Por Sergio Cáceres Mercado - caceres.sergio@gmail.com
Vivir una vida feliz. Esta es la finalidad última del hombre, nos decía Aristóteles. Algo tan simple y que, sin embargo, es lo más costoso en este mundo, al menos para la manera en que la solemos encarar. Quizá un budista tenga una receta más simple y se compadezca de cómo nos complicamos en esta existencia material y consumista en que se ha convertido la cultura occidental; donde vale más el tener que el ser, diría Fromm.
Tengo mis dudas acerca de si los millones que pisaron este planeta han logrado el ideal del estagirita.

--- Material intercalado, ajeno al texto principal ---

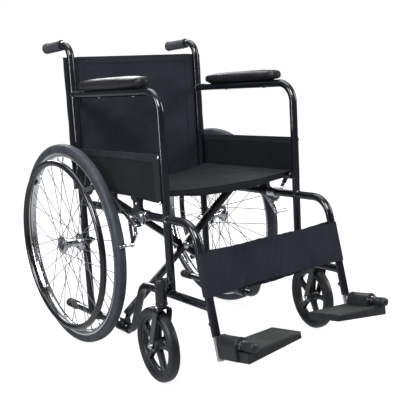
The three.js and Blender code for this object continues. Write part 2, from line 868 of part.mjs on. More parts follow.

Total, la definición de lo que pueda ser la felicidad ha cambiado mucho seguramente desde aquella época en que la cultura griega empezaba a expandirse por el mundo. En ese sentido, me gusta pensar que todos fuimos y somos felices a nuestra manera, según las condiciones de posibilidad que nuestro tiempo y circunstancias dictaban.

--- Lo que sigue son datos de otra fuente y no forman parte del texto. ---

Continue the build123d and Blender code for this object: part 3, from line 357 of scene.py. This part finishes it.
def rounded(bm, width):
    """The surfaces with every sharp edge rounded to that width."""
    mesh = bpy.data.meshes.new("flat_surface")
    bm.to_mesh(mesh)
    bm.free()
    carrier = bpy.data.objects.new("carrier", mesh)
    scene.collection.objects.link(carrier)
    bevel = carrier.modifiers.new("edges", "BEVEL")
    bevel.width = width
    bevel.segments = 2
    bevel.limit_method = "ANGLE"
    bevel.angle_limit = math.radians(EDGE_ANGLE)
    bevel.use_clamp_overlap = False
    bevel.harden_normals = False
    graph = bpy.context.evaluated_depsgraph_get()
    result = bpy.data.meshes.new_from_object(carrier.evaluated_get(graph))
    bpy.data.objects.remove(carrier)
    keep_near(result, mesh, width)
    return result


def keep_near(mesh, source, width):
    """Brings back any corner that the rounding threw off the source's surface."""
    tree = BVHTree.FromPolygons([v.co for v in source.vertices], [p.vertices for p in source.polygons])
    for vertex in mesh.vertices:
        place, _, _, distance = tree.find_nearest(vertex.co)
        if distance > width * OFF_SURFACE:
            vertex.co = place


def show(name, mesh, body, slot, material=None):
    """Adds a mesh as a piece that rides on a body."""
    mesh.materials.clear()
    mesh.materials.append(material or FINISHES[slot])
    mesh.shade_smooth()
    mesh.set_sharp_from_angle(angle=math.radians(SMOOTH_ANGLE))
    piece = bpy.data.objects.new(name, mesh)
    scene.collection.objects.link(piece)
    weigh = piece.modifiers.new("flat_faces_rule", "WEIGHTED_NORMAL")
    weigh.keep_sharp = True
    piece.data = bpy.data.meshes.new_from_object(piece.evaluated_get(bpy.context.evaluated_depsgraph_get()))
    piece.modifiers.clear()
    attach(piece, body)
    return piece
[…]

Sin embargo, hay un dato innegable: hay gente infeliz en este mundo. Personas que viven miserables (espiritualmente) y que deambulan como almas en pena a nuestro alrededor.

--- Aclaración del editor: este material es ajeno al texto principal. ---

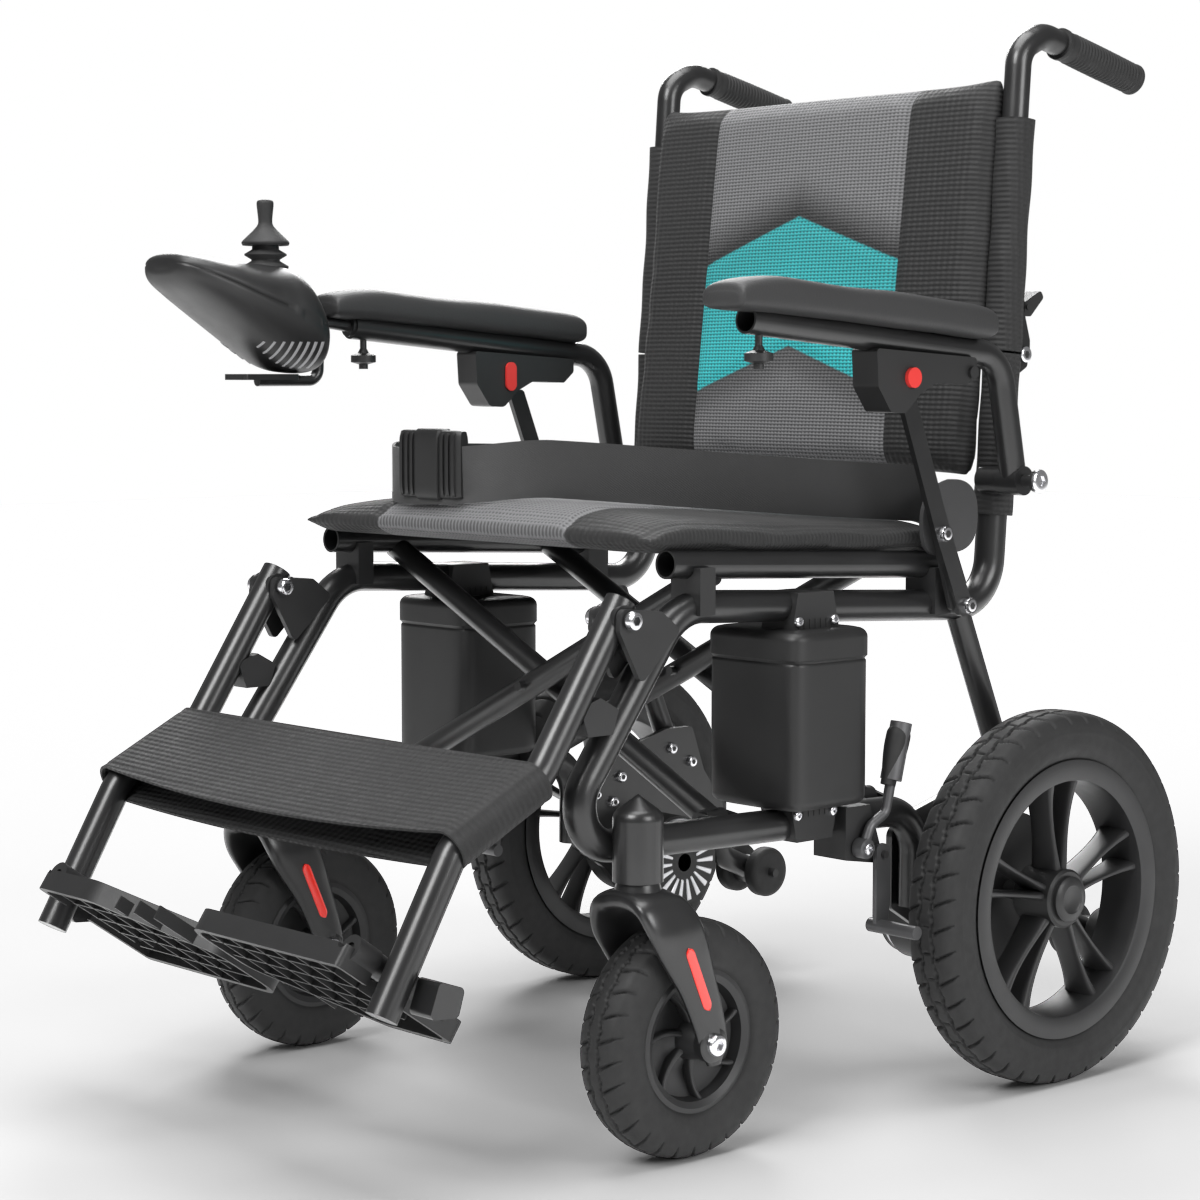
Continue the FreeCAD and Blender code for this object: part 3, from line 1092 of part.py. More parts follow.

A veces me pregunto si existe algo así como una justicia divina, o un equilibrio universal, o un karma, que explique tamaño sufrimiento.
Entonces me digo que tal equilibrio existe porque la vida permite a todos ser niños antes de ser adultos (excepto a Benjamin Button). Quiero creer que la infelicidad es una cualidad que solo se puede encontrar en la adultez, y que la felicidad puede ser también para el adulto, pero es imposible que no sea para el niño.
Y, sin embargo, esta cruel vida y este cruel país me muestran todos los días niños con miradas tristes y toda mi teoría se vuelve una ingenuidad. De ahí que una política que implique sacar a la niñez de toda situación que no la lleve a reír y jugar tiene siempre mi simpatía. Si la vida es dura por definición, al menos en la infancia debe ser amable. El Estado debe tener como política prioritaria mantener a sus niños felices, si no quiere luego tener ciudadanos amargados.
Luego de que Panambi y Arandu llegaron a mi vida, comprendí a cabalidad aquellos versos que Miguel Hernández -en la mortal prisión- escribió a su hijo: "Desperté de ser niño. Nunca despiertes. Triste llevo la boca. Ríete siempre". Es claro que el centenario poeta amaba a su retoño, pero más claro es que Hernández -en un momento de terrible pena- reconocía en su hijito la felicidad que él alguna vez conoció de niño.
"Tu risa me hace libre, me pone alas. Soledades me quita, cárcel me arranca". Este beneficioso efecto tiene la risa infantil. Libera de esta vida adulta a la cual despertamos, y nos permite volver a soñar en esos hermosos días de inocencia donde la miseria humana ni siquiera era registrada.
Si no podemos lograr la felicidad de todos los hombres a lo largo de su vida, al menos debemos hacer el esfuerzo de lograr una sonrisa al menos en nuestros pequeños. Quizá el paso por esta vida ya esté justificado por esos años de inocencia que por derecho nos pertenece.
"Es tu risa la espada más victoriosa. Vencedor de las flores y las alondras. Rival del sol. Porvenir de mis huesos y de mi amor."